Risk and commodity sensitive currencies hit by increased fears around Euro union; Italy pays highest 5 year bond auction rate

By Mike Burrowes


The NZD/USD came under pressure overnight as markets continued to fret about the European debt crisis. The NZD was among the worst performing currencies, taking its cue from sharp declines in industrial commodity prices and global equity markets. Overall NZD/USD lost around ¾ cents to 0.7510 currently.

Trading in the NZD against the EUR was choppy overnight. NZD/EUR jumped to a high around 0.5840 early this morning, but is now unchanged at 0.5780. The NZD/GBP continued to decline, falling from 0.4900 to 0.4860 currently.

The NZD/AUD showed some volatility, trading within a 0.7520 to 0.7580 range. For now, large option structures are capping any moves higher in the cross. Looking to the year ahead, we expect the cross to gradually appreciate to around 0.8500 by September next year.  

Looking to the day ahead, this morning we have the November update of the NZ Business PMI (previous 46.5).  Across the ditch we get consumer inflation expectations and vehicle sales.  On the day, initial support for NZD/USD is eyed at 0.7490 and resistance at 0.7580.


Risk aversion continued to climb overnight as investors fretted about the lack of a solution to the European debt crisis. This saw investors look to the safety of the USD and JPY and shun the risk/commodity sensitive currencies.

The ongoing concerns over the European debt crisis has continued to weigh on equity markets, with the S&P500 index and Euro Stoxx 50 index shedding 0.9% and 2.5% respectively. Our risk appetite index (scale 0 – 100%) dropped to 36.9% from 39.5%. Growth sensitive commodities were battered overnight, with copper and WTI oil plunging 5.0% and 4.3% respectively.

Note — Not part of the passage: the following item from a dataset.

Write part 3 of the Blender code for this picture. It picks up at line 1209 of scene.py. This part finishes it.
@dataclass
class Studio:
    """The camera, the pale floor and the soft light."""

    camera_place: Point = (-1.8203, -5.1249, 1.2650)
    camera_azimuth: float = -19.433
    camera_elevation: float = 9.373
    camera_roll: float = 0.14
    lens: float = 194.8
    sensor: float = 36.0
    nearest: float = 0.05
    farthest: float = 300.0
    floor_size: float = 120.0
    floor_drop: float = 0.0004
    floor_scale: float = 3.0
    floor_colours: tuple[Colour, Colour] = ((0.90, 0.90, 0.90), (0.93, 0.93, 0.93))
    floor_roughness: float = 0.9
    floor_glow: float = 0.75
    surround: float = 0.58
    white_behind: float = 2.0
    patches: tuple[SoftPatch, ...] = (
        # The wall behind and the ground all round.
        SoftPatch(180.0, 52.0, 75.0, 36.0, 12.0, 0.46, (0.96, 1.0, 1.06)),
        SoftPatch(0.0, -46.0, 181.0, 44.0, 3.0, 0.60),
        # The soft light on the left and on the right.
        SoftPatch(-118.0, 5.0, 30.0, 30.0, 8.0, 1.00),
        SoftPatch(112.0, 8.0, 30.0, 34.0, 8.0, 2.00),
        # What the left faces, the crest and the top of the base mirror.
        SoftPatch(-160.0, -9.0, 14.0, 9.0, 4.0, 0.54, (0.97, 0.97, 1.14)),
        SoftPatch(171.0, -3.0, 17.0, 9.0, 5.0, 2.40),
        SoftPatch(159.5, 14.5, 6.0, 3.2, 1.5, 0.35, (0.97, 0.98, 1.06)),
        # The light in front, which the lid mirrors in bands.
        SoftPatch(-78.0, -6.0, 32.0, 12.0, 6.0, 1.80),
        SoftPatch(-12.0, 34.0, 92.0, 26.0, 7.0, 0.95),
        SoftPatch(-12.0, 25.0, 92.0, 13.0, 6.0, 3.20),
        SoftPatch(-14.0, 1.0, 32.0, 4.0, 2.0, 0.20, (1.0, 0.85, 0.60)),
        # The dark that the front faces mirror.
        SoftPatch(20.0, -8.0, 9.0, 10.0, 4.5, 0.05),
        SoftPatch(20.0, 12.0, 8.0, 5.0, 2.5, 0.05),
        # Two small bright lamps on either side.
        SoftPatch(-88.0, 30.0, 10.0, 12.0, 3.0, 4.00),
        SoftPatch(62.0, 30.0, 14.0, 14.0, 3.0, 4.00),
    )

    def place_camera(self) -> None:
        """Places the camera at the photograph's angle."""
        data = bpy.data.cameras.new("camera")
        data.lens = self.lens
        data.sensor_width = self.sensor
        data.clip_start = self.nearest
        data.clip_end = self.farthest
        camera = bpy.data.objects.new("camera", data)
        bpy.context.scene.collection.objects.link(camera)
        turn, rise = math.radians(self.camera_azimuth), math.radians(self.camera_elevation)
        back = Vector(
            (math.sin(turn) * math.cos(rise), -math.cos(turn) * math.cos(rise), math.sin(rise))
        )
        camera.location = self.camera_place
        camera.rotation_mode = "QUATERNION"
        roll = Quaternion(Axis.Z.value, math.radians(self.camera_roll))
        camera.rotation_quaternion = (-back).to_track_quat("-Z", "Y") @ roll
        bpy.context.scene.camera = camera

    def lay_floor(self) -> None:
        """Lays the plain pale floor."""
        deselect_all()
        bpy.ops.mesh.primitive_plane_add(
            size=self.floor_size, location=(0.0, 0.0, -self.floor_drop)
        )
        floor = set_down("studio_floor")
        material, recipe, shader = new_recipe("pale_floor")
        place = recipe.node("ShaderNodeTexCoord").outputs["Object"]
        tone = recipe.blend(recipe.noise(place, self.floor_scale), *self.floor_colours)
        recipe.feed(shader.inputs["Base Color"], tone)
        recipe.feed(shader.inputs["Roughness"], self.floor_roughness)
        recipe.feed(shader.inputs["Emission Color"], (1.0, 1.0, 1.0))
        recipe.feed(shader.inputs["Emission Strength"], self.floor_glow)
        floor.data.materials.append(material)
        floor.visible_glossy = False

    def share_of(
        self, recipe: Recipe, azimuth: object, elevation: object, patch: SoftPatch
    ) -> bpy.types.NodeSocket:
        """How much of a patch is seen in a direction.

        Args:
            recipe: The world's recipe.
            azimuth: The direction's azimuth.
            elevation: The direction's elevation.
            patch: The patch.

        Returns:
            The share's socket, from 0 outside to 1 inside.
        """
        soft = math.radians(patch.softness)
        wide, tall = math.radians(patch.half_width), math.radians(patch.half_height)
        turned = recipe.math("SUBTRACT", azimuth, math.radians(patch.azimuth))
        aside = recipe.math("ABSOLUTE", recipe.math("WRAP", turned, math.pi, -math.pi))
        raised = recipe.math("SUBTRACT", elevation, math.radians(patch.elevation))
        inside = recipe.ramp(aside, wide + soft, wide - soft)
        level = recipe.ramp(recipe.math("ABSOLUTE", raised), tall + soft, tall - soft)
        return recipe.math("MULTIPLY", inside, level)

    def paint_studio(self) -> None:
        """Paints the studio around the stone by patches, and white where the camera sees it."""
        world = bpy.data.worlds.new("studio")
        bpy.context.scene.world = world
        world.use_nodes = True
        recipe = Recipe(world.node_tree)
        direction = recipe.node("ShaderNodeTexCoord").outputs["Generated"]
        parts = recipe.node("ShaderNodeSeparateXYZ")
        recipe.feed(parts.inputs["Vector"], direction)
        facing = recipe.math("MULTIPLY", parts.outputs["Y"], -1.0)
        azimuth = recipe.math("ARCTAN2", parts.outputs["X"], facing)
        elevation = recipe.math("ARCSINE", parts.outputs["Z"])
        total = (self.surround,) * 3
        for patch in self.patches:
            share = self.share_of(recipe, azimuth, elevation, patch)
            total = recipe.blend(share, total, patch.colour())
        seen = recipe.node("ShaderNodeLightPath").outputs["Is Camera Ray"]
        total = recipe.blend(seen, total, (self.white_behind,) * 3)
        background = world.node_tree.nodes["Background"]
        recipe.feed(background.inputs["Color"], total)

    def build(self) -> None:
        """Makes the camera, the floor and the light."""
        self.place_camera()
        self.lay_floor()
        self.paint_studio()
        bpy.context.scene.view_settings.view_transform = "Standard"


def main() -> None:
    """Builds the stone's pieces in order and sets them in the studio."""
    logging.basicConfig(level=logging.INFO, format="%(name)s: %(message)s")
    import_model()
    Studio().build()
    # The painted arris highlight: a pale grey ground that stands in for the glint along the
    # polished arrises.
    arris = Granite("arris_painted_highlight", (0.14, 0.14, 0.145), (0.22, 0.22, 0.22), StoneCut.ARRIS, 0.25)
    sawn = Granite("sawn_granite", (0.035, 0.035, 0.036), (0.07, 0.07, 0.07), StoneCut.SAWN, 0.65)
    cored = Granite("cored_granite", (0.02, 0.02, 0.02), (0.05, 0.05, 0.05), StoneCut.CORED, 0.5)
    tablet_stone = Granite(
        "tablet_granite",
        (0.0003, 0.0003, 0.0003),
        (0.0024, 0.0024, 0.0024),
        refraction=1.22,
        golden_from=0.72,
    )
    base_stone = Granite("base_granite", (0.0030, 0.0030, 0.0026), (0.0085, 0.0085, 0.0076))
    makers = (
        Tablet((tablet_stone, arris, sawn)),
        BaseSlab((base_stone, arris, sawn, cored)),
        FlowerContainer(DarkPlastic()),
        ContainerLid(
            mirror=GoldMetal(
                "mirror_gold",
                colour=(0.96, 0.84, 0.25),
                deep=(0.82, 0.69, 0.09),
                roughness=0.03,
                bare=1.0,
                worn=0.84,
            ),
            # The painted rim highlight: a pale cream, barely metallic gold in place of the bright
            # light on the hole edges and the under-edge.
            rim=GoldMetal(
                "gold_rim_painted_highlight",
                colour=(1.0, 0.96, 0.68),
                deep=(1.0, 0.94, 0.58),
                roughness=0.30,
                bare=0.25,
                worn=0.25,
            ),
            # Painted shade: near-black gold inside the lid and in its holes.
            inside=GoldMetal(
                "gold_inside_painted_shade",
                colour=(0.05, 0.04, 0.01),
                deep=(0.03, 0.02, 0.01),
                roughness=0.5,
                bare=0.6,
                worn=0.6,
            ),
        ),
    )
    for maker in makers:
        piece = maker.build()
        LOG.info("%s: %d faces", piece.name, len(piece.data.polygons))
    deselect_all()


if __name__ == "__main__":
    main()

Markets remain very unimpressed with the fiscal integration plan announced at the EU summit on Friday. The lack of a credible solution to stem the crisis in the short-term, saw EUR/USD plunge to an overnight low around 1.2950. The declines in the EUR started after Italy paid a Euro era record of 6.47% on its new five-year bonds. The previous record was 6.30% in November. Weaker-than-expected Eurozone industrial production for October (1.3% vs. 2.1%y/y expected), and comments from Moody’s about the debt profile of banks in 2012, added to the dour sentiment.

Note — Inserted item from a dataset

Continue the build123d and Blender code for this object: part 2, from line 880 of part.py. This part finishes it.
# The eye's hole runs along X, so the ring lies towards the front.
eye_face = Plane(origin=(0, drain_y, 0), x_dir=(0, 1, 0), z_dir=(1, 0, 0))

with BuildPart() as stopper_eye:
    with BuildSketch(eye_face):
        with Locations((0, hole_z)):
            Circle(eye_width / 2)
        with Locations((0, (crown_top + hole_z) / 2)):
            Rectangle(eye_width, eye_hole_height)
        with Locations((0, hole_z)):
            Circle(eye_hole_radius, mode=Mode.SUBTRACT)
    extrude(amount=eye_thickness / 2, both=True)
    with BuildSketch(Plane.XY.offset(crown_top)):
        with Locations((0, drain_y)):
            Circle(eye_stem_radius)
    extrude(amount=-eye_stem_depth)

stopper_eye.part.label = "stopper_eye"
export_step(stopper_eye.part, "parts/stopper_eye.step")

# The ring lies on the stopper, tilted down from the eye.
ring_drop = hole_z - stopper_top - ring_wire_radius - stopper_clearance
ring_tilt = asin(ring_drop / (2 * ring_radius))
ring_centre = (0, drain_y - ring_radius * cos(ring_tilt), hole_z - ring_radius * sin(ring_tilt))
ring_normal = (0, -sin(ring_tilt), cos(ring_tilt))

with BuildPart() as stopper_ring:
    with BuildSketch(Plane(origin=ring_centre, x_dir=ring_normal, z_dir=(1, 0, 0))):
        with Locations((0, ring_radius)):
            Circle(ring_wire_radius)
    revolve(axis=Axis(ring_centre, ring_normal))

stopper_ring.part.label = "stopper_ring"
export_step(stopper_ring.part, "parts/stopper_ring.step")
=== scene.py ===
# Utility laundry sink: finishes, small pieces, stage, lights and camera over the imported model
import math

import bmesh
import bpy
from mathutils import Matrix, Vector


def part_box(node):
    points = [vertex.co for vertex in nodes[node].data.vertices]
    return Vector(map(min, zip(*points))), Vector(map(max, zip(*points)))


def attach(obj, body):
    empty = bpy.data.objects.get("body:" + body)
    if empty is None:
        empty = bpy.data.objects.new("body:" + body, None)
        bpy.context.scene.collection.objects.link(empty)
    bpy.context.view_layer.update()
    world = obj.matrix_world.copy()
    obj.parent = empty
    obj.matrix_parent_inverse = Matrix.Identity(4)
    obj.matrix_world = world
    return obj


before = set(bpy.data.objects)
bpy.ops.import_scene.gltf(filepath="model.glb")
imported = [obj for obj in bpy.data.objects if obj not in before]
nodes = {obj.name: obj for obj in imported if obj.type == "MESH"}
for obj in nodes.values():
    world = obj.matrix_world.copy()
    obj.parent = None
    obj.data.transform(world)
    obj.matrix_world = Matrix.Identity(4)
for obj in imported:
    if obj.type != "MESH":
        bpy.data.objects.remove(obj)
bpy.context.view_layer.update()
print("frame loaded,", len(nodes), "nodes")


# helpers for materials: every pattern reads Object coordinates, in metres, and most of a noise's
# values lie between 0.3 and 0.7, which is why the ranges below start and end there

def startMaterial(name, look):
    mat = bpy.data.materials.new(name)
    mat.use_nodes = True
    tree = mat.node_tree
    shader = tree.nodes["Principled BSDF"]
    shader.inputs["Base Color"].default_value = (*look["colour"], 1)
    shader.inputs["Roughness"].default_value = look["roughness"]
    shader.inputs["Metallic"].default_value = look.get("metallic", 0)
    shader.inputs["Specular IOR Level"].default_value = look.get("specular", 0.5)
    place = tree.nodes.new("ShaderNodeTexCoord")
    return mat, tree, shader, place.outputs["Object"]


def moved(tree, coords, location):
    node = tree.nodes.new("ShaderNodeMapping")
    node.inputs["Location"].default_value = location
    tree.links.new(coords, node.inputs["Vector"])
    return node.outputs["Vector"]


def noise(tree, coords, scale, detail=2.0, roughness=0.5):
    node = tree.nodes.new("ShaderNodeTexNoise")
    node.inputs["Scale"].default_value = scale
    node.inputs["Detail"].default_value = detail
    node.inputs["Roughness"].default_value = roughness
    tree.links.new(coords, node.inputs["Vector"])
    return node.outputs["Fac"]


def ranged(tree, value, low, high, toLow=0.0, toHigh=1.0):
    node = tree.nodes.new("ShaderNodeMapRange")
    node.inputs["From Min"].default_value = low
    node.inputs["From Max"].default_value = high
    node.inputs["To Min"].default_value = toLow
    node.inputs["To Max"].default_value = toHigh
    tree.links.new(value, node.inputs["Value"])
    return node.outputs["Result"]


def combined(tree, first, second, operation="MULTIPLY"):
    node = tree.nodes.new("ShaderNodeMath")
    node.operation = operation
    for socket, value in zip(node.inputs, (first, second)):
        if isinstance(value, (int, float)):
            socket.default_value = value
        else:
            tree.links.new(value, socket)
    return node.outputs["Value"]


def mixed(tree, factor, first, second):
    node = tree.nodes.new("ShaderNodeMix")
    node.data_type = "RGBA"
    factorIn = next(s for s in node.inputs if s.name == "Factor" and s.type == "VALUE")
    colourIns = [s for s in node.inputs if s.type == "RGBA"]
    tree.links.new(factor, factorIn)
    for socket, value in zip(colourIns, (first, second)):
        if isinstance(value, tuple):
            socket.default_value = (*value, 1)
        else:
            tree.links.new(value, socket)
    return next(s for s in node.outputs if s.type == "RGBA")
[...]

Further weighing on sentiment were rumours that a French sovereign rating downgrade was imminent. However, S&P later rebuffed these rumours, noting it “has not warned France about possible downgrade”. The comments from S&P helped the EUR/USD recover to around 1.3000 currently.

As usual, in times of heightened risk aversion, investors have sought the safety of the USD and JPY. This has seen the USD index rise 0.2% to 80.50. The JPY held reasonably steady against the USD at 78.00.     

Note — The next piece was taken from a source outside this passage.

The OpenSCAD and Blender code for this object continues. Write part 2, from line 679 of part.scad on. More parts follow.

The GBP ended only slightly lower against the USD, currently trading around 1.5480. Helping to support the GBP was better-than-expected UK jobless claims for November (3k vs. 13.7k expected). Highlighting the broad-based weakness in the EUR, the EUR/GBP briefly hit a 10-month low, at 0.8370.

The risk sensitive AUD and NOK were among the weakest performing currencies against the USD. The AUD/USD has shed around 1 cent to 0.9920 currently. The USD/NOK gained 0.9% to 6.00. Adding to the weakness in the NOK, the Norwegian central bank lowered its policy rate by 50bps to 1.75%. Prior to the decision, markets were pricing around a 25% chance of a 25bp cut.

Looking to the day ahead, the market will be looking to PMI manufacturing data for the Eurozone to get a better guide on whether manufacturing activity continues to contract. A further decline in Eurozone CPI (released tonight) will give the ECB more scope to ease monetary policy. In the UK, we have retails sales due for release. In the US, we have the empire manufacturing survey, Philadelphia Federal business survey, industrial production and PPI.

Mike Burrowes is part of the BNZ research team. 

All its research is available here.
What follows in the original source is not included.